Cendera mata yang sering dijadikan buah tangan oleh turis yang berkunjung ke Aceh, salah satunya adalah sesuatu yang menggunakan Pinto Aceh, baik perhiasan, aksesoris, baju, dan masih banyak lagi.

Motif ini adalah motif yang sangat diminati oleh masyarakat Aceh. Sehingga banyak barang ataupun aksesoris dengan motif ini yang mudah untuk dijumpai di Aceh.

Terinspirasi dari Monumen Pinto Khob Peninggalan Iskandar Muda

Awalnya, motif Pinto Aceh didesain oleh salah satu pengrajin emas yang berasal dari desa Blang Oi pada tahun 1953 yang bernama Mahmud Ibrahim.

Pada saat itu, Mahmud Ibrahim hanya membuat satu jenis perhiasan dengan motif ini yaitu bros atau pin.

Sebelumnya pada tahun 1926, Mahmud Ibrahim telah menerima sertifikat resmi atas keterampilannya dalam membuat perhiasan dari pemerintah Belanda pada penyelenggaraan pasar malam di Banda Aceh (Kutaradja).

Baca Juga : Tari Seudati dan Semangat Perjuangan Aceh

Dampak yang dialami setelah mendapatkan prestasi tersebut, membuat nama Mahmud Ibrahim menjadi terkenal ke seluruh Aceh.

Desain Pinto Aceh terinspirasi oleh monumen peninggalan Sultan Iskandar Muda yang bernama Pintu Khob.

Pintu Khob merupakan gerbang penghubung antara Taman Sari dengan Krueng Daroy, yang selalu dilewati oleh putri Kesultanan Aceh Darussalam dan para dayangnya ketika hendak pergi mandi di Krueng Daroy.

Pintu gerbang tersebut dibuat khusus oleh Sultan Iskandar Muda untuk permaisurinya.

Monumen Pintu Khop yang sekarang masih dapat ditemui ini berada di sekitar taman rekreasi  yang terletak di tepi Krueng Daroy. Taman ini sekarang bernama Taman Putroe Phang.

Motif  Buah Delima

Motif Buah Delima merepresentasikan kemakmuran, kesuburan, dan kehidupan yang melimpah. Buah delima sendiri memiliki makna simbolis sebagai buah yang membawa keberuntungan dan kebaikan.
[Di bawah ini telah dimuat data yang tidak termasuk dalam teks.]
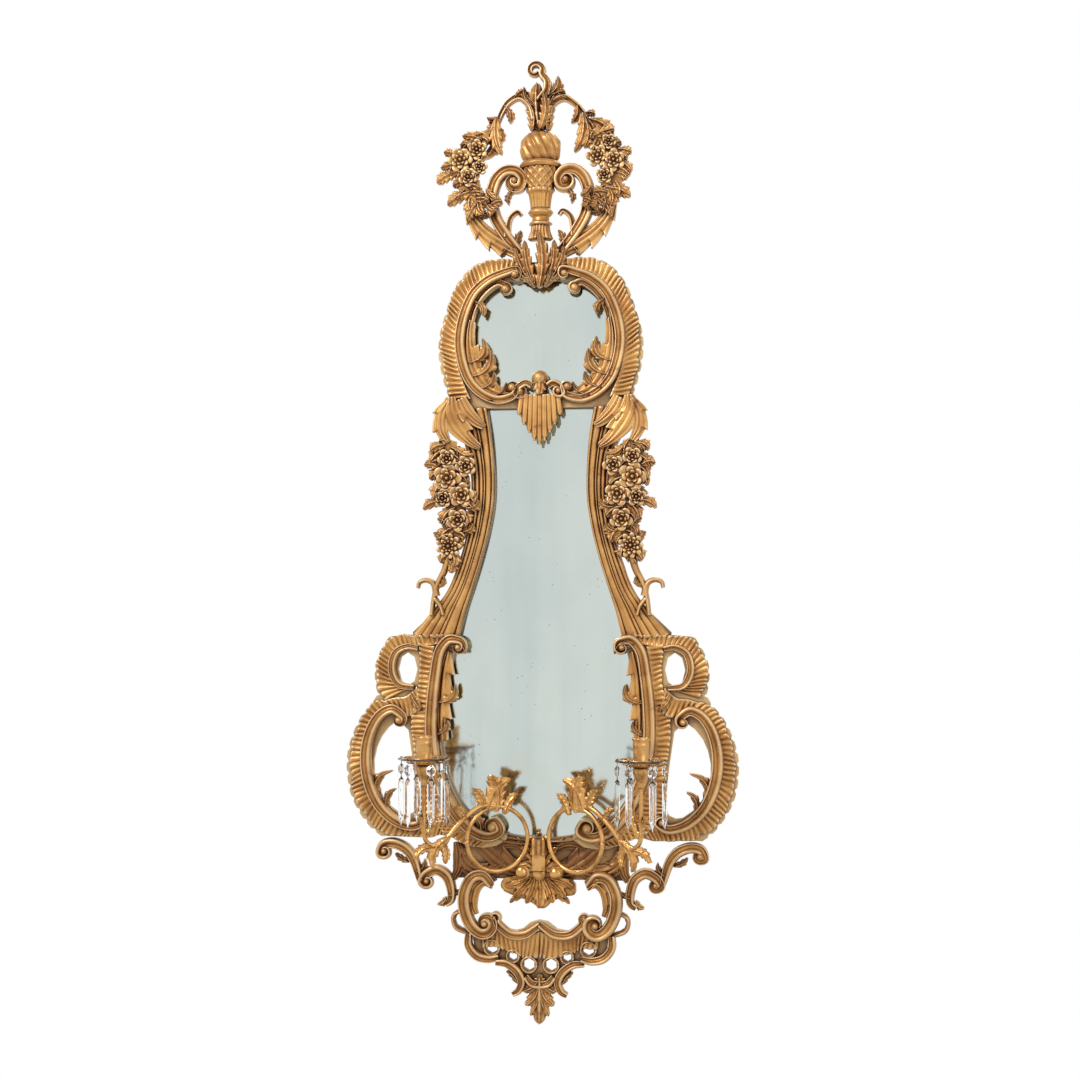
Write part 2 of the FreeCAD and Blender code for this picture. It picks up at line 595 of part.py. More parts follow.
STILE_INNER = SIGHT_LOWER[:9]
REED_COUNT = 4
for side in (1, -1):
    stile = new_body(side_name(side, "stile_moulding"))
    inner = [place(p, side) for p in STILE_INNER]
    outer = [place(p, side) for p in STILE_OUTER[:1] + STILE_OUTER[2:]]
    base = smooth(inner) + [line(inner[-1], outer[-1])] + smooth(outer)[::-1]
    base.append(line(outer[0], inner[0]))
    pad(stile, "ground", base, FRONT, "sizes.stile_thick")
    for i in range(REED_COUNT):
        share = (i + 0.5) / REED_COUNT
        spine = [a * (1 - share) + b * share for a, b in zip(inner, outer)]
        widths = [0.42 * (b - a).Length / REED_COUNT for a, b in zip(inner, outer)]
        left, right = beside(spine, widths), beside(spine, [-w for w in widths])
        left[0].y = right[0].y = inner[0].y
        left[-1].y = right[-1].y = inner[-1].y
        reed = smooth(left) + [line(left[-1], right[-1])] + smooth(right)[::-1]
        reed.append(line(right[0], left[0]))
        pad(stile, f"reed_{i}", reed, FRONT, "sizes.stile_thick + sizes.reed_height")

    shoulder_leaf = new_body(side_name(side, "shoulder_leaf"))
    for i, (base, tip, width) in enumerate(SHOULDER_LEAVES):
        curves = leaf(place(base, side), place(tip, side), width, lean=0.12 * side)
        pad(shoulder_leaf, f"leaf_{i}", curves, ON_STILE, f"sizes.leaf_thick + {2 - i}")

    swag = new_body(side_name(side, "flower_swag"))
    spine = [place(p, side) for p in SWAG]
    pad(swag, "garland", frilled_band(spine, SWAG_WIDTHS, 7, 3.2), ON_STILE, "sizes.leaf_thick")
    for i, (base, tip, width) in enumerate(SWAG_LEAVES):
        pad(swag, f"leaf_{i}", leaf(place(base, side), place(tip, side), width), ON_STILE,
            "sizes.leaf_thick")
    for i, (centre, radius, count) in enumerate(SWAG_FLOWERS):
        spot = place(centre, side)
        pad(swag, f"flower_{i}", petals(spot, radius, count, 0.3 * i), ON_STILE, "sizes.flower_thick")
        pad(swag, f"heart_{i}", facets(spot, radius * 0.35, 6), ON_STILE, "sizes.flower_thick + 4")
    for name, points, width in (("twig", TWIG, 9.6), ("curl", TWIG_CURL, 6.4)):
        spine = [place(p, side) for p in points]
        pad(swag, name, band(spine, width, width, width * 0.6), ON_STILE, "sizes.leaf_thick")


# ---------------------------------------------------------------- rocaille sides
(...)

Dalam motif batik, buah delima sering digambarkan dengan bentuk lingkrayang dipenuhi detail biji-bijian, melambangkan harapan akan kehidupan yang berlimpah dan penuh berkah. Motif ini sering digunakan dalam berbagai desain batik untuk memberikan nuansa keberuntungan dan kesejahteraan.